Hi.

I don't know what to write. This is me, saying hello, writing.

I've lost myself within myself and it seems I have been here for quite a while now. I confessed that recently. I'm ready for a change. I have not been who I know I am. But I'm becoming who I dream of being.

Can I confess something? I'm not bragging but I dream bigger than most. Is that ok? Is it ok that I want to speak things unspeakable while reaching for those unreachable? Because I do, and I will. Continuing with this confession: I have a soft way about me, and I hate it. I tear up at every little thing. Mostly things with people, and hearts and dreams. I'm a dreamer. I believe in dreams and dream to believe.
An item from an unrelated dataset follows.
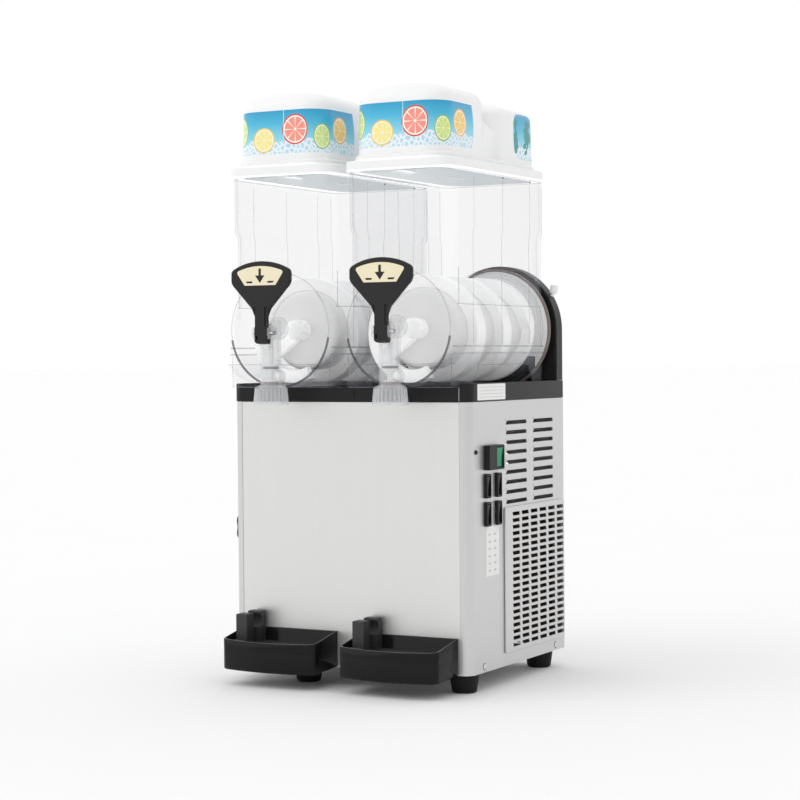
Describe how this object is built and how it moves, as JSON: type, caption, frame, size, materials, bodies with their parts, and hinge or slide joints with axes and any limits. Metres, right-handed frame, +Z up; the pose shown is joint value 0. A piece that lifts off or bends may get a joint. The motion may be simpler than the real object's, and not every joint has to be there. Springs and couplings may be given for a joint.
{
  "type": "slush machine",
  "caption": "Slush machine: clear chilled bowls side by side, each with an auger, lid, pull tap and drip tray, on a vented steel cabinet with rocker switches.",
  "frame": {"origin": "centre of the base of the bounding box, on the floor", "axes": "+Z up, -Y towards the taps, +X towards the side with the switches"},
  "size_m": [0.42, 0.475, 0.888],
  "materials": {
    "steel": "brushed",
    "inner_steel": "plain",
    "black_plastic": "fine satin",
    "black_gloss": "gloss",
    "rubber": "matt",
    "clear_plastic": "clear polycarbonate",
    "white_plastic": "satin",
    "grey_plastic": "satin",
    "brown_rubber": "matt",
    "green_plastic": "translucent green",
    "copper": "dull fins",
    "black_steel": "satin black"
  },
  "bodies": {
    "cabinet": {"base_plate": "inner_steel", "front_panel": "steel", "right_side_panel": "steel", "left_side_panel": "steel", "rear_panel": "steel", "condenser_grille": "steel", "top_deck": "black_plastic", "power_inlet": "black_plastic", "foot_front_left": "rubber", "foot_front_right": "rubber", "foot_rear_left": "rubber", "foot_rear_right": "rubber", "rear_housing": "black_plastic", "rear_cover": "black_plastic", "cover_screw_left": "white_plastic", "cover_screw_right": "white_plastic", "compressor": "black_steel", "condenser": "copper", "fan_motor": "black_steel", "evaporator_left": "grey_plastic", "gearmotor_left": "black_steel", "bowl_gasket_left": "brown_rubber", "evaporator_right": "grey_plastic", "gearmotor_right": "black_steel", "bowl_gasket_right": "brown_rubber", "switch_bezel_main": "black_plastic", "switch_bezel_1": "black_plastic", "switch_bezel_2": "black_plastic", "switch_bezel_3": "black_plastic", "switch_bezel_4": "black_plastic"},
    "fan": {"fan_blade": "grey_plastic"},
    "auger_body_left": {"auger_left": "white_plastic", "auger_shaft_left": "inner_steel", "auger_nut_left": "white_plastic"},
    "bowl_body_left": {"bowl_left": "clear_plastic", "tap_body_left": "clear_plastic", "handle_pin_left": "inner_steel"},
    "handle_body_left": {"tap_handle_left": "black_plastic"},
    "plunger_body_left": {"tap_plunger_left": "white_plastic"},
    "lid_body_left": {"lid_left": "white_plastic"},
    "tray_body_left": {"drip_tray_left": "black_gloss"},
    "grid_body_left": {"drip_grid_left": "black_gloss"},
    "auger_body_right": {"auger_right": "white_plastic", "auger_shaft_right": "inner_steel", "auger_nut_right": "white_plastic"},
    "bowl_body_right": {"bowl_right": "clear_plastic", "tap_body_right": "clear_plastic", "handle_pin_right": "inner_steel"},
    "handle_body_right": {"tap_handle_right": "black_plastic"},
    "plunger_body_right": {"tap_plunger_right": "white_plastic"},
    "lid_body_right": {"lid_right": "white_plastic"},
    "tray_body_right": {"drip_tray_right": "black_gloss"},
    "grid_body_right": {"drip_grid_right": "black_gloss"},
    "rocker_body_main": {"rocker_main": "green_plastic"},
    "rocker_body_1": {"rocker_1": "black_gloss"},
    "rocker_body_2": {"rocker_2": "black_gloss"},
    "rocker_body_3": {"rocker_3": "black_gloss"},
    "rocker_body_4": {"rocker_4": "black_gloss"},
    "knob_body": {"control_knob": "black_plastic"}
  },
  "joints": [
    {"name": "fan_spin", "type": "hinge", "parent": "cabinet", "child": "fan", "pos_m": [0.13, 0.0665, 0.1529], "axis": [1, 0, 0], "continuous": true},
    {"name": "auger_spin_left", "type": "hinge", "parent": "cabinet", "child": "auger_body_left", "pos_m": [-0.1, -0.0085, 0.527], "axis": [0, 1, 0], "continuous": true},
    {"name": "bowl_slide_left", "type": "slide", "parent": "cabinet", "child": "bowl_body_left", "axis": [0, -1, 0], "range_m": [0, 0.34]},
    {"name": "handle_pull_left", "type": "hinge", "parent": "bowl_body_left", "child": "handle_body_left", "pos_m": [-0.1, -0.2315, 0.522], "axis": [1, 0, 0], "range_deg": [0, 45], "stiffness_Nm_per_rad": 0.6, "springref_deg": -17.19},
    {"name": "plunger_lift_left", "type": "slide", "parent": "bowl_body_left", "child": "plunger_body_left", "axis": [0, 0, 1], "range_m": [0, 0.0175]},
    {"name": "lid_lift_left", "type": "slide", "parent": "bowl_body_left", "child": "lid_body_left", "axis": [0, 0, 1], "range_m": [0, 0.15]},
    {"name": "tray_slide_left", "type": "slide", "parent": "cabinet", "child": "tray_body_left", "axis": [0, -1, 0], "range_m": [0, 0.12]},
    {"name": "grid_lift_left", "type": "slide", "parent": "tray_body_left", "child": "grid_body_left", "axis": [0, 0, 1], "range_m": [0, 0.06]},
    {"name": "auger_spin_right", "type": "hinge", "parent": "cabinet", "child": "auger_body_right", "pos_m": [0.1, -0.0085, 0.527], "axis": [0, 1, 0], "continuous": true},
    {"name": "bowl_slide_right", "type": "slide", "parent": "cabinet", "child": "bowl_body_right", "axis": [0, -1, 0], "range_m": [0, 0.34]},
    {"name": "handle_pull_right", "type": "hinge", "parent": "bowl_body_right", "child": "handle_body_right", "pos_m": [0.1, -0.2315, 0.522], "axis": [1, 0, 0], "range_deg": [0, 45], "stiffness_Nm_per_rad": 0.6, "springref_deg": -17.19},
    {"name": "plunger_lift_right", "type": "slide", "parent": "bowl_body_right", "child": "plunger_body_right", "axis": [0, 0, 1], "range_m": [0, 0.0175]},
    {"name": "lid_lift_right", "type": "slide", "parent": "bowl_body_right", "child": "lid_body_right", "axis": [0, 0, 1], "range_m": [0, 0.15]},
    {"name": "tray_slide_right", "type": "slide", "parent": "cabinet", "child": "tray_body_right", "axis": [0, -1, 0], "range_m": [0, 0.12]},
    {"name": "grid_lift_right", "type": "slide", "parent": "tray_body_right", "child": "grid_body_right", "axis": [0, 0, 1], "range_m": [0, 0.06]},
    {"name": "rocker_press_main", "type": "hinge", "parent": "cabinet", "child": "rocker_body_main", "pos_m": [0.2074, -0.0765, 0.3384], "axis": [0, -1, 0], "range_deg": [0, 8]},
    {"name": "rocker_press_1", "type": "hinge", "parent": "cabinet", "child": "rocker_body_1", "pos_m": [0.2027, -0.105, 0.29725], "axis": [0, -1, 0], "range_deg": [0, 8]},
    {"name": "rocker_press_2", "type": "hinge", "parent": "cabinet", "child": "rocker_body_2", "pos_m": [0.2027, -0.069, 0.29725], "axis": [0, -1, 0], "range_deg": [0, 8]},
    {"name": "rocker_press_3", "type": "hinge", "parent": "cabinet", "child": "rocker_body_3", "pos_m": [0.2027, -0.105, 0.25645], "axis": [0, -1, 0], "range_deg": [0, 8]},
    {"name": "rocker_press_4", "type": "hinge", "parent": "cabinet", "child": "rocker_body_4", "pos_m": [0.2027, -0.069, 0.25645], "axis": [0, -1, 0], "range_deg": [0, 8]},
    {"name": "knob_turn", "type": "hinge", "parent": "cabinet", "child": "knob_body", "pos_m": [-0.2, -0.1165, 0.227], "axis": [-1, 0, 0], "range_deg": [0, 270]}
  ],
  "couplings": [
    {"joint": "plunger_lift_left", "follows": "handle_pull_left", "m_per_rad": 0.022},
    {"joint": "plunger_lift_right", "follows": "handle_pull_right", "m_per_rad": 0.022}
  ]
}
My brother flew in from Colorado and surprised my mom. All weekend she has been on cloud nine. I love my family. Though we were shattered, there was never a hint of brokenness within our circle. Never once growing up did I look around and say "something is missing, something is different." We laugh together, cry together. So, here's to you mom, for not leaving it to beaver.

I'll bring this in for a landing. I guess there isn't a way to tie these two in. There usually never is. I was reading a letter my sister wrote to my brother back in 1997 (we were looking through old pictures, like EVERY family.) And I started to tear up. I hate it when I do that. Seriously, I do. I could be watching the dumbest movie, and the stupidest part will grip me and I get a lump in my throat.

There's so many things I want to say but I think I need to leave room for another post that should come sooner. I'll close with this:

armpit hair, sweat, torn jeans, dirt, mud, root beer and tabasco sauce. There, I think I made up for the soft side of this post. I'm a mayun.